--- Records for the exercise ---
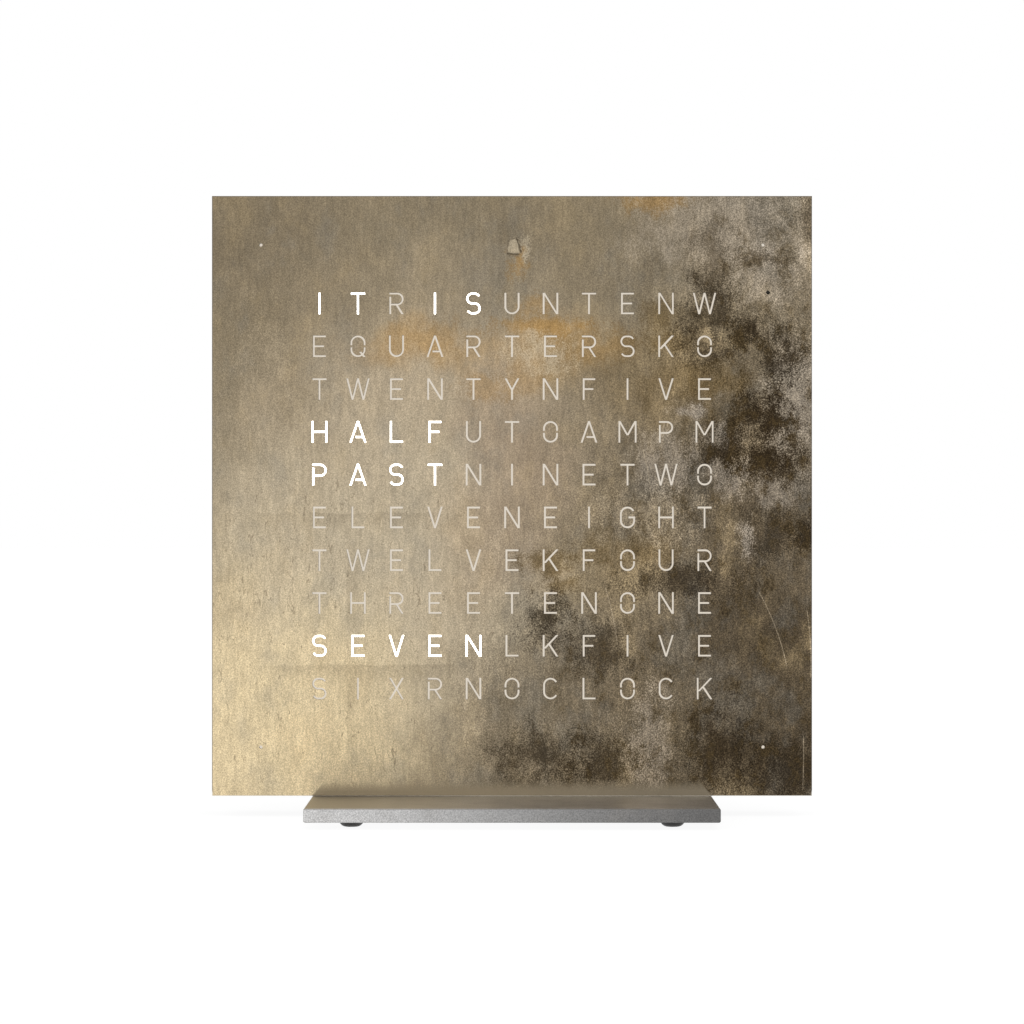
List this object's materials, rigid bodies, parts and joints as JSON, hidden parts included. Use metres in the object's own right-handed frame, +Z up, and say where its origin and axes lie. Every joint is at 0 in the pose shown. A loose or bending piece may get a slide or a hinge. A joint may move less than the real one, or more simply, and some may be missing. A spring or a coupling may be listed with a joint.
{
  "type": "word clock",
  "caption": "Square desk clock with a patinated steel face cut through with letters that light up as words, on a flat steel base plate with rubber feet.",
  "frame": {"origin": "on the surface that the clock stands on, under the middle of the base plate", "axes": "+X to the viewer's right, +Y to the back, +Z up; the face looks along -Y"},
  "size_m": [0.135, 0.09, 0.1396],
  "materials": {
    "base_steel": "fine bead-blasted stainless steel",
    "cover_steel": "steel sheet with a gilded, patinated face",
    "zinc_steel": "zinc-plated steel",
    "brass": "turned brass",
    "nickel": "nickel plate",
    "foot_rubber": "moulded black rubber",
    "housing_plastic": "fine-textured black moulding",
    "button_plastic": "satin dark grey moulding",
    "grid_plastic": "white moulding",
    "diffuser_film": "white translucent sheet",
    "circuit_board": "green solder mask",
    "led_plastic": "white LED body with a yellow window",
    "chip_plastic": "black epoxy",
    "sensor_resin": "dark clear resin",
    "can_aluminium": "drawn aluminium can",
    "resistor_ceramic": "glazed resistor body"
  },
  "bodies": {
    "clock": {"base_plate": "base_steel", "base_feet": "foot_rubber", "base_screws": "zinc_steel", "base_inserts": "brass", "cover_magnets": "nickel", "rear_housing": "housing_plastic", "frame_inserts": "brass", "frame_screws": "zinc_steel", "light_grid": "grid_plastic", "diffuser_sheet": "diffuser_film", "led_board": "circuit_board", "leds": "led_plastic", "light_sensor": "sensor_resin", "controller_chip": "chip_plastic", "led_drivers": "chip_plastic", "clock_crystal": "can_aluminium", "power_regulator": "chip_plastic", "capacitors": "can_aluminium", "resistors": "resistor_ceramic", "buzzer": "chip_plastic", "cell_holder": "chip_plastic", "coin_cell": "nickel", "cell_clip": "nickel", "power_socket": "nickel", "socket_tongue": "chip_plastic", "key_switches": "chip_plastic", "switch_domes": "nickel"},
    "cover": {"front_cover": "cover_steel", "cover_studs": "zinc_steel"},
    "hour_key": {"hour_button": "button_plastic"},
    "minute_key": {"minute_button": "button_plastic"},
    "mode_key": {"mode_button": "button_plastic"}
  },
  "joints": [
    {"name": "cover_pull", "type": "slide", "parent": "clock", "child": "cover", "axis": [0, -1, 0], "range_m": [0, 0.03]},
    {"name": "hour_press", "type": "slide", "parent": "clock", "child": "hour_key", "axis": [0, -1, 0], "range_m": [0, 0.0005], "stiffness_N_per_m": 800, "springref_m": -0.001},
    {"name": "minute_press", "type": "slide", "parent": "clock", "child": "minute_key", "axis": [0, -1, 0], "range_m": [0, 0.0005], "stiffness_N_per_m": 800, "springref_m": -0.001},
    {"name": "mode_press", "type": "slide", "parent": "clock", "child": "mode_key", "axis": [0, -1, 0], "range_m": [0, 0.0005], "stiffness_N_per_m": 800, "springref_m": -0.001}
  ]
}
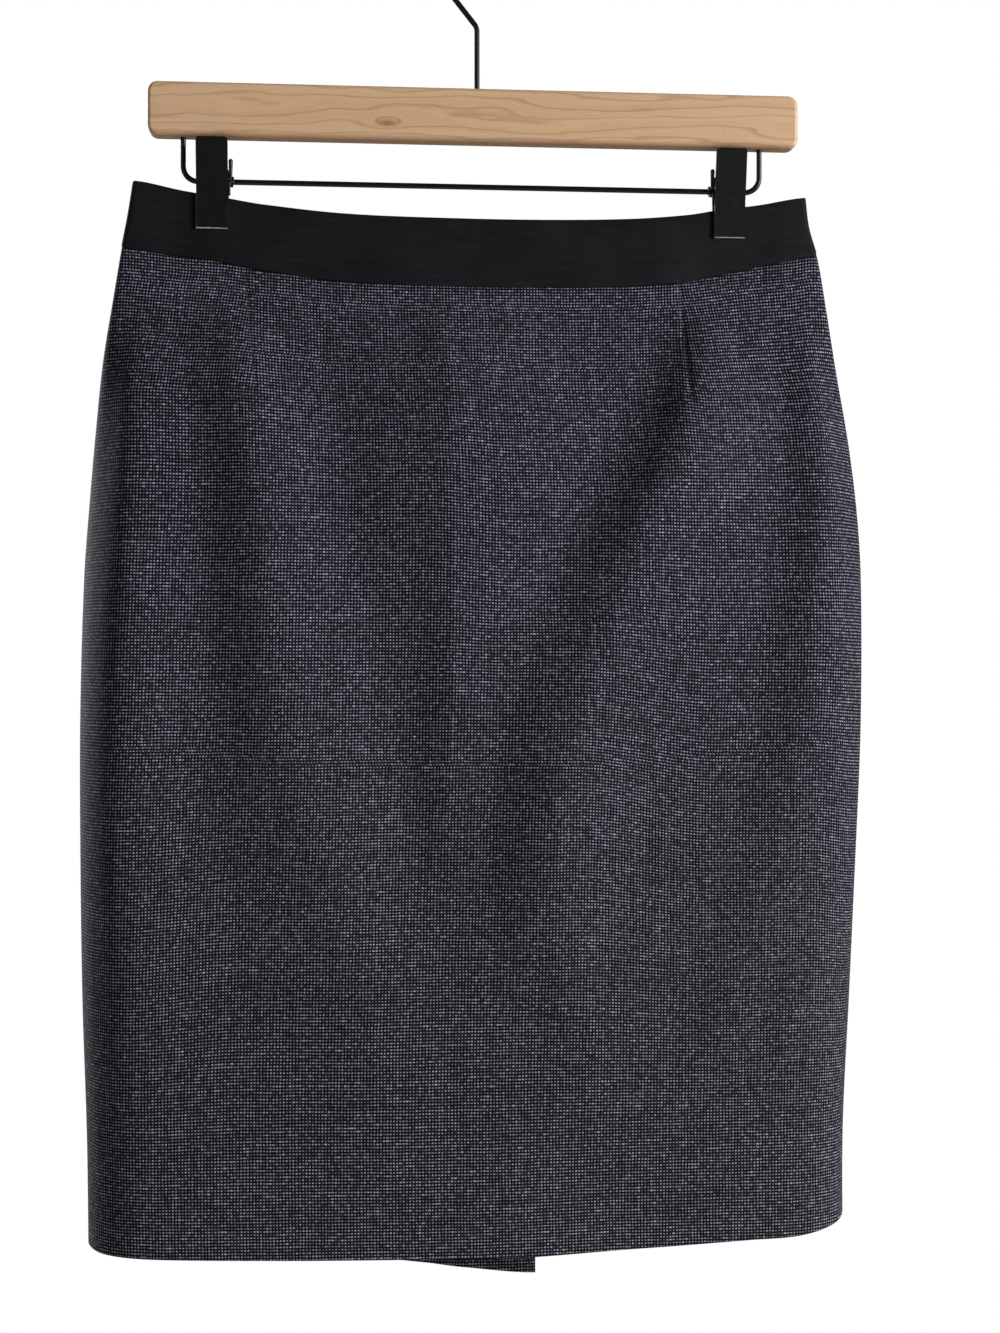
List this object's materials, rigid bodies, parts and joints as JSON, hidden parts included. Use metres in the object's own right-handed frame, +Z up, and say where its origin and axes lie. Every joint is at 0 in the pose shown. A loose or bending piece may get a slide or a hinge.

--- What to produce ---
Return the listing above in its exact form.

--- Complete answer ---
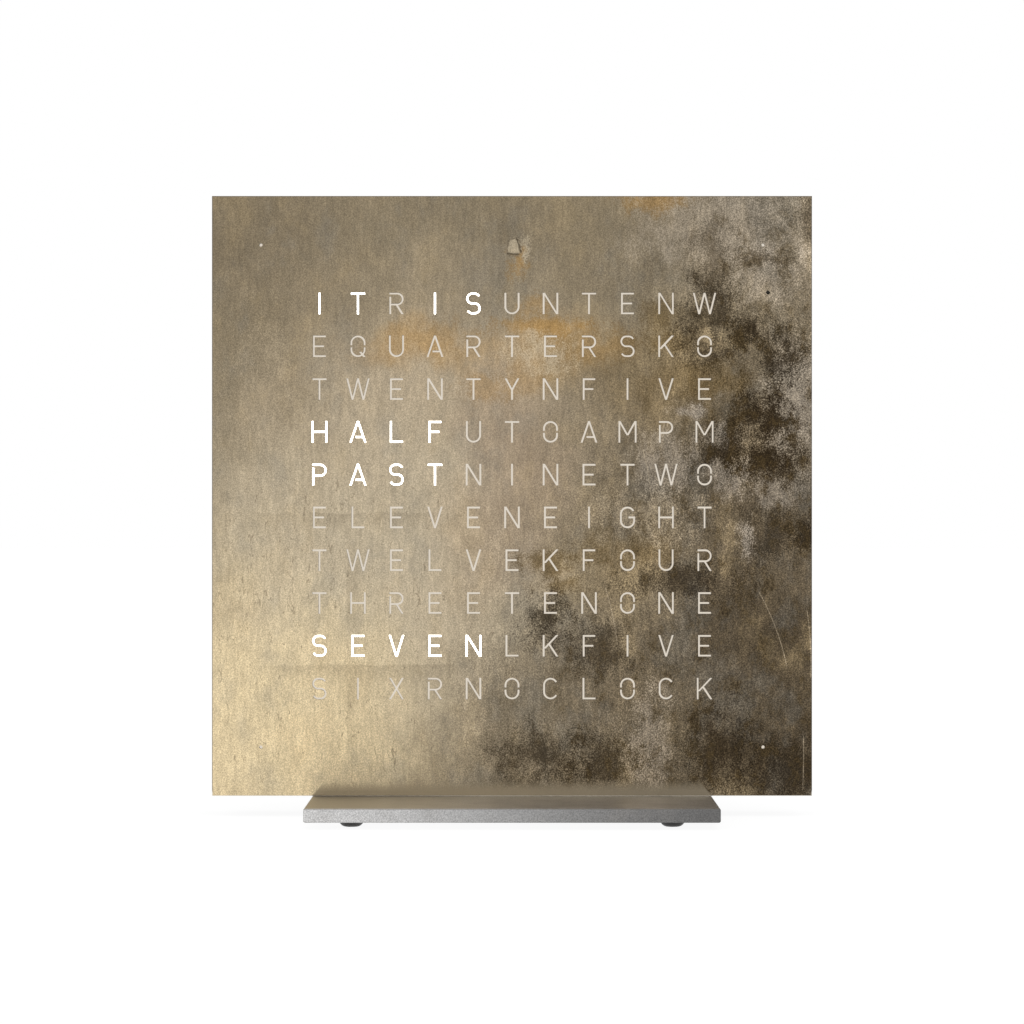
List this object's materials, rigid bodies, parts and joints as JSON, hidden parts included. Use metres in the object's own right-handed frame, +Z up, and say where its origin and axes lie. Every joint is at 0 in the pose shown. A loose or bending piece may get a slide or a hinge. A joint may move less than the real one, or more simply, and some may be missing. A spring or a coupling may be listed with a joint.
{
  "type": "word clock",
  "caption": "Square desk clock with a patinated steel face cut through with letters that light up as words, on a flat steel base plate with rubber feet.",
  "frame": {"origin": "on the surface that the clock stands on, under the middle of the base plate", "axes": "+X to the viewer's right, +Y to the back, +Z up; the face looks along -Y"},
  "size_m": [0.135, 0.09, 0.1396],
  "materials": {
    "base_steel": "fine bead-blasted stainless steel",
    "cover_steel": "steel sheet with a gilded, patinated face",
    "zinc_steel": "zinc-plated steel",
    "brass": "turned brass",
    "nickel": "nickel plate",
    "foot_rubber": "moulded black rubber",
    "housing_plastic": "fine-textured black moulding",
    "button_plastic": "satin dark grey moulding",
    "grid_plastic": "white moulding",
    "diffuser_film": "white translucent sheet",
    "circuit_board": "green solder mask",
    "led_plastic": "white LED body with a yellow window",
    "chip_plastic": "black epoxy",
    "sensor_resin": "dark clear resin",
    "can_aluminium": "drawn aluminium can",
    "resistor_ceramic": "glazed resistor body"
  },
  "bodies": {
    "clock": {"base_plate": "base_steel", "base_feet": "foot_rubber", "base_screws": "zinc_steel", "base_inserts": "brass", "cover_magnets": "nickel", "rear_housing": "housing_plastic", "frame_inserts": "brass", "frame_screws": "zinc_steel", "light_grid": "grid_plastic", "diffuser_sheet": "diffuser_film", "led_board": "circuit_board", "leds": "led_plastic", "light_sensor": "sensor_resin", "controller_chip": "chip_plastic", "led_drivers": "chip_plastic", "clock_crystal": "can_aluminium", "power_regulator": "chip_plastic", "capacitors": "can_aluminium", "resistors": "resistor_ceramic", "buzzer": "chip_plastic", "cell_holder": "chip_plastic", "coin_cell": "nickel", "cell_clip": "nickel", "power_socket": "nickel", "socket_tongue": "chip_plastic", "key_switches": "chip_plastic", "switch_domes": "nickel"},
    "cover": {"front_cover": "cover_steel", "cover_studs": "zinc_steel"},
    "hour_key": {"hour_button": "button_plastic"},
    "minute_key": {"minute_button": "button_plastic"},
    "mode_key": {"mode_button": "button_plastic"}
  },
  "joints": [
    {"name": "cover_pull", "type": "slide", "parent": "clock", "child": "cover", "axis": [0, -1, 0], "range_m": [0, 0.03]},
    {"name": "hour_press", "type": "slide", "parent": "clock", "child": "hour_key", "axis": [0, -1, 0], "range_m": [0, 0.0005], "stiffness_N_per_m": 800, "springref_m": -0.001},
    {"name": "minute_press", "type": "slide", "parent": "clock", "child": "minute_key", "axis": [0, -1, 0], "range_m": [0, 0.0005], "stiffness_N_per_m": 800, "springref_m": -0.001},
    {"name": "mode_press", "type": "slide", "parent": "clock", "child": "mode_key", "axis": [0, -1, 0], "range_m": [0, 0.0005], "stiffness_N_per_m": 800, "springref_m": -0.001}
  ]
}
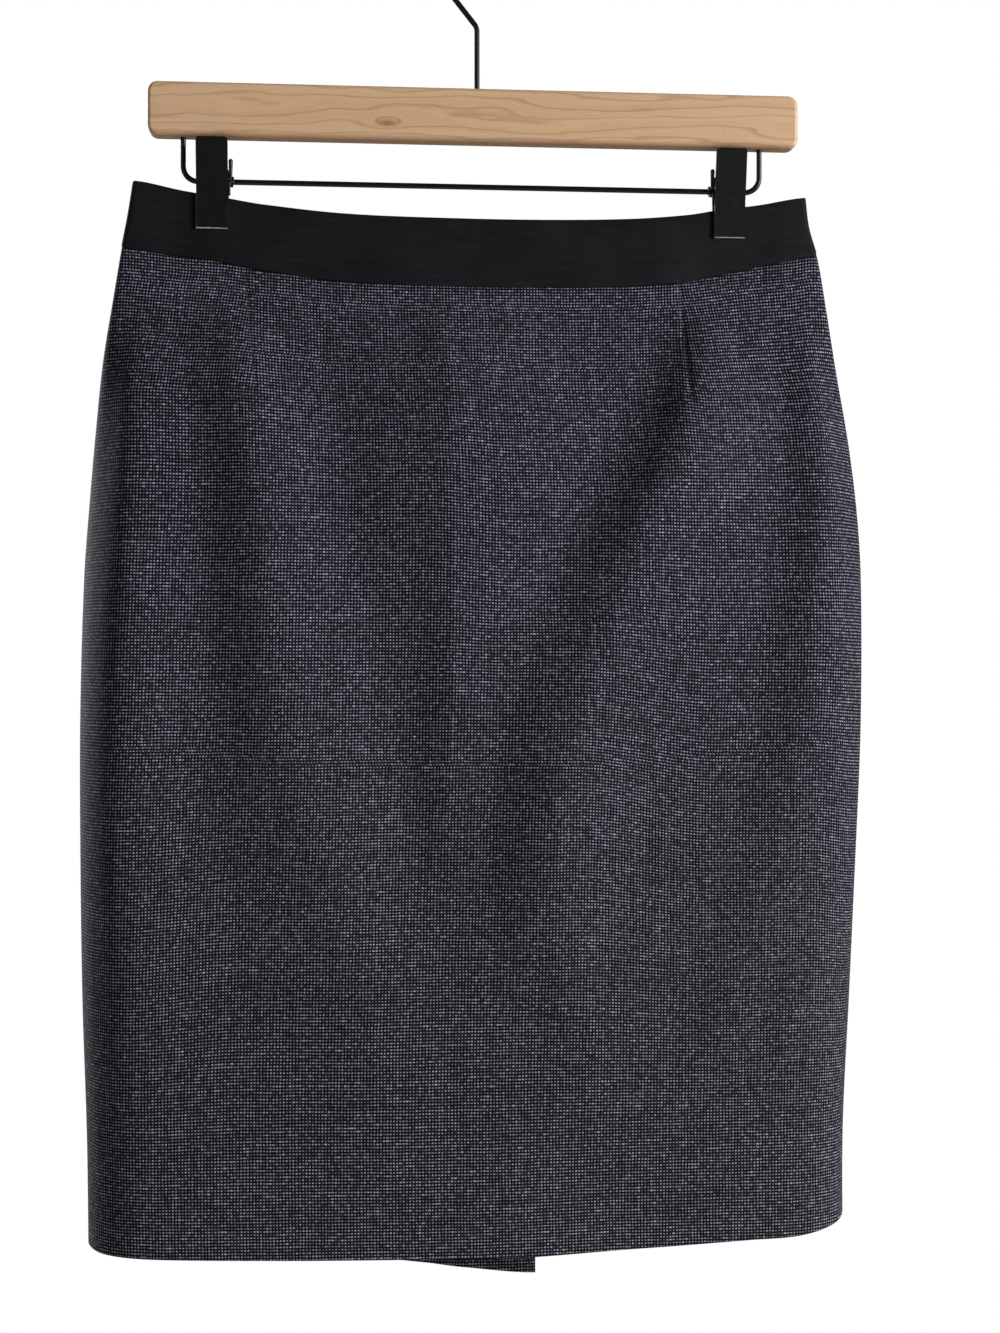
List this object's materials, rigid bodies, parts and joints as JSON, hidden parts included. Use metres in the object's own right-handed frame, +Z up, and say where its origin and axes lie. Every joint is at 0 in the pose shown. A loose or bending piece may get a slide or a hinge.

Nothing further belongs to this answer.